## What to do
Write out all of the lines below, exactly and completely.
________________
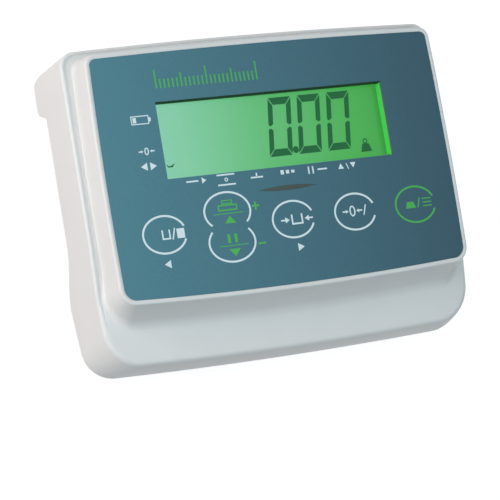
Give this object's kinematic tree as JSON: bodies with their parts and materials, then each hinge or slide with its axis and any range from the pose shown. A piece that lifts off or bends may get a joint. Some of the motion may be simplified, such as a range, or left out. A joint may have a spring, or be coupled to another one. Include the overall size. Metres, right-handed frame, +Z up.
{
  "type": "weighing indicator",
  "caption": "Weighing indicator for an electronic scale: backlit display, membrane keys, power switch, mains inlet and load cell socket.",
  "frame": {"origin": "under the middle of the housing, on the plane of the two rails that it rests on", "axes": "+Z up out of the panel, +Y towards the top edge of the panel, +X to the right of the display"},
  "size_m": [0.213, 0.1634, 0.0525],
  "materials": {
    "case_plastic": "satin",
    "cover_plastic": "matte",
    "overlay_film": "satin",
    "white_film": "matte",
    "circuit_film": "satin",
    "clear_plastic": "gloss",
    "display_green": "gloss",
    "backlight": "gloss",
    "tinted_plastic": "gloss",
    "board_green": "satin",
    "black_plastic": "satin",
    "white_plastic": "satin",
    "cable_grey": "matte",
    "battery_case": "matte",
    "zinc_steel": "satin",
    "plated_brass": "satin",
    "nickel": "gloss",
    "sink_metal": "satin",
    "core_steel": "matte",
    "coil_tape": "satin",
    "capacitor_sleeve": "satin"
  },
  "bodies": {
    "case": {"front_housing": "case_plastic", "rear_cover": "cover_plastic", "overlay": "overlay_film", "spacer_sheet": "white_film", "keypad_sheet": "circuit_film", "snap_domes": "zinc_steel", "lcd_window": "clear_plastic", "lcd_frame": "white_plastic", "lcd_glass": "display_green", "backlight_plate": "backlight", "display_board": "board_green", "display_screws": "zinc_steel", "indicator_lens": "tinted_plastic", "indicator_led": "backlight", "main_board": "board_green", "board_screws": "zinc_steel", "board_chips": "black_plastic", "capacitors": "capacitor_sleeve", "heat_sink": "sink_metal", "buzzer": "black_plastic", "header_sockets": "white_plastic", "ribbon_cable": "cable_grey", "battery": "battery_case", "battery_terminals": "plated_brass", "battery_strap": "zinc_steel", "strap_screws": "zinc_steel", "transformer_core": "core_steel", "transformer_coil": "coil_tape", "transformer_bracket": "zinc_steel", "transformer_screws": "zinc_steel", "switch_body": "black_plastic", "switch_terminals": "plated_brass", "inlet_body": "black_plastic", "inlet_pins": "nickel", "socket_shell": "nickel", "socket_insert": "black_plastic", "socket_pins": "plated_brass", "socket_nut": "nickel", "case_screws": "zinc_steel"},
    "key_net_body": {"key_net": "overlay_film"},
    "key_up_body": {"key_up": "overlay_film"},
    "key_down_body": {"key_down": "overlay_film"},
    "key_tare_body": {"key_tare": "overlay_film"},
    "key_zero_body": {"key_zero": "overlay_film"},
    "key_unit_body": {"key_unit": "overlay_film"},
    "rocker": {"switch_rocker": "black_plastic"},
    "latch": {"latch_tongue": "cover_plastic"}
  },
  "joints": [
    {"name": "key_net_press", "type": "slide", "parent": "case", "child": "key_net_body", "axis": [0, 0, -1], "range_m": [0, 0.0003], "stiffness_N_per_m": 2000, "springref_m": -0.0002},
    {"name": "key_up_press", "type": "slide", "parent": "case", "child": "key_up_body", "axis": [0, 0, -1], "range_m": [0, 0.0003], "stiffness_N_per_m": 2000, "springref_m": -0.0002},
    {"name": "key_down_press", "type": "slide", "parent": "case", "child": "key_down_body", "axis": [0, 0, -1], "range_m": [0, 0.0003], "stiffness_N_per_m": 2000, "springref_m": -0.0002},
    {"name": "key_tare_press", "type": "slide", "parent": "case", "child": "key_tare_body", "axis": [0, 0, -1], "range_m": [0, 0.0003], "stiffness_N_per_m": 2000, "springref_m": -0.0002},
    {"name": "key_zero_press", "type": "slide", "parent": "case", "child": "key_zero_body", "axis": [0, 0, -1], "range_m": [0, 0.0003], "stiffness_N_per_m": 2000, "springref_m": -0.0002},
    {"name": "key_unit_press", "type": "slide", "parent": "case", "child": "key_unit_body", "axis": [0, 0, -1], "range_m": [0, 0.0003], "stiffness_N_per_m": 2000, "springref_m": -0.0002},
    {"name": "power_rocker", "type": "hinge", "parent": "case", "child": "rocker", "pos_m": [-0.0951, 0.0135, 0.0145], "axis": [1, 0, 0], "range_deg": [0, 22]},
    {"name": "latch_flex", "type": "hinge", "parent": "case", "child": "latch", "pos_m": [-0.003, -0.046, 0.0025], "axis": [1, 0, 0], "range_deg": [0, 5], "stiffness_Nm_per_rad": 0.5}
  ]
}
________________
## The output
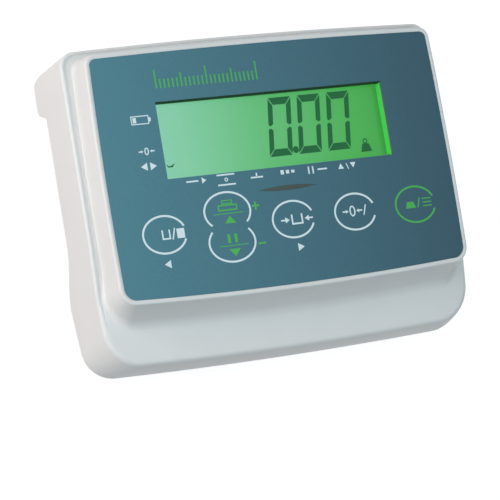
Give this object's kinematic tree as JSON: bodies with their parts and materials, then each hinge or slide with its axis and any range from the pose shown. A piece that lifts off or bends may get a joint. Some of the motion may be simplified, such as a range, or left out. A joint may have a spring, or be coupled to another one. Include the overall size. Metres, right-handed frame, +Z up.
{
  "type": "weighing indicator",
  "caption": "Weighing indicator for an electronic scale: backlit display, membrane keys, power switch, mains inlet and load cell socket.",
  "frame": {"origin": "under the middle of the housing, on the plane of the two rails that it rests on", "axes": "+Z up out of the panel, +Y towards the top edge of the panel, +X to the right of the display"},
  "size_m": [0.213, 0.1634, 0.0525],
  "materials": {
    "case_plastic": "satin",
    "cover_plastic": "matte",
    "overlay_film": "satin",
    "white_film": "matte",
    "circuit_film": "satin",
    "clear_plastic": "gloss",
    "display_green": "gloss",
    "backlight": "gloss",
    "tinted_plastic": "gloss",
    "board_green": "satin",
    "black_plastic": "satin",
    "white_plastic": "satin",
    "cable_grey": "matte",
    "battery_case": "matte",
    "zinc_steel": "satin",
    "plated_brass": "satin",
    "nickel": "gloss",
    "sink_metal": "satin",
    "core_steel": "matte",
    "coil_tape": "satin",
    "capacitor_sleeve": "satin"
  },
  "bodies": {
    "case": {"front_housing": "case_plastic", "rear_cover": "cover_plastic", "overlay": "overlay_film", "spacer_sheet": "white_film", "keypad_sheet": "circuit_film", "snap_domes": "zinc_steel", "lcd_window": "clear_plastic", "lcd_frame": "white_plastic", "lcd_glass": "display_green", "backlight_plate": "backlight", "display_board": "board_green", "display_screws": "zinc_steel", "indicator_lens": "tinted_plastic", "indicator_led": "backlight", "main_board": "board_green", "board_screws": "zinc_steel", "board_chips": "black_plastic", "capacitors": "capacitor_sleeve", "heat_sink": "sink_metal", "buzzer": "black_plastic", "header_sockets": "white_plastic", "ribbon_cable": "cable_grey", "battery": "battery_case", "battery_terminals": "plated_brass", "battery_strap": "zinc_steel", "strap_screws": "zinc_steel", "transformer_core": "core_steel", "transformer_coil": "coil_tape", "transformer_bracket": "zinc_steel", "transformer_screws": "zinc_steel", "switch_body": "black_plastic", "switch_terminals": "plated_brass", "inlet_body": "black_plastic", "inlet_pins": "nickel", "socket_shell": "nickel", "socket_insert": "black_plastic", "socket_pins": "plated_brass", "socket_nut": "nickel", "case_screws": "zinc_steel"},
    "key_net_body": {"key_net": "overlay_film"},
    "key_up_body": {"key_up": "overlay_film"},
    "key_down_body": {"key_down": "overlay_film"},
    "key_tare_body": {"key_tare": "overlay_film"},
    "key_zero_body": {"key_zero": "overlay_film"},
    "key_unit_body": {"key_unit": "overlay_film"},
    "rocker": {"switch_rocker": "black_plastic"},
    "latch": {"latch_tongue": "cover_plastic"}
  },
  "joints": [
    {"name": "key_net_press", "type": "slide", "parent": "case", "child": "key_net_body", "axis": [0, 0, -1], "range_m": [0, 0.0003], "stiffness_N_per_m": 2000, "springref_m": -0.0002},
    {"name": "key_up_press", "type": "slide", "parent": "case", "child": "key_up_body", "axis": [0, 0, -1], "range_m": [0, 0.0003], "stiffness_N_per_m": 2000, "springref_m": -0.0002},
    {"name": "key_down_press", "type": "slide", "parent": "case", "child": "key_down_body", "axis": [0, 0, -1], "range_m": [0, 0.0003], "stiffness_N_per_m": 2000, "springref_m": -0.0002},
    {"name": "key_tare_press", "type": "slide", "parent": "case", "child": "key_tare_body", "axis": [0, 0, -1], "range_m": [0, 0.0003], "stiffness_N_per_m": 2000, "springref_m": -0.0002},
    {"name": "key_zero_press", "type": "slide", "parent": "case", "child": "key_zero_body", "axis": [0, 0, -1], "range_m": [0, 0.0003], "stiffness_N_per_m": 2000, "springref_m": -0.0002},
    {"name": "key_unit_press", "type": "slide", "parent": "case", "child": "key_unit_body", "axis": [0, 0, -1], "range_m": [0, 0.0003], "stiffness_N_per_m": 2000, "springref_m": -0.0002},
    {"name": "power_rocker", "type": "hinge", "parent": "case", "child": "rocker", "pos_m": [-0.0951, 0.0135, 0.0145], "axis": [1, 0, 0], "range_deg": [0, 22]},
    {"name": "latch_flex", "type": "hinge", "parent": "case", "child": "latch", "pos_m": [-0.003, -0.046, 0.0025], "axis": [1, 0, 0], "range_deg": [0, 5], "stiffness_Nm_per_rad": 0.5}
  ]
}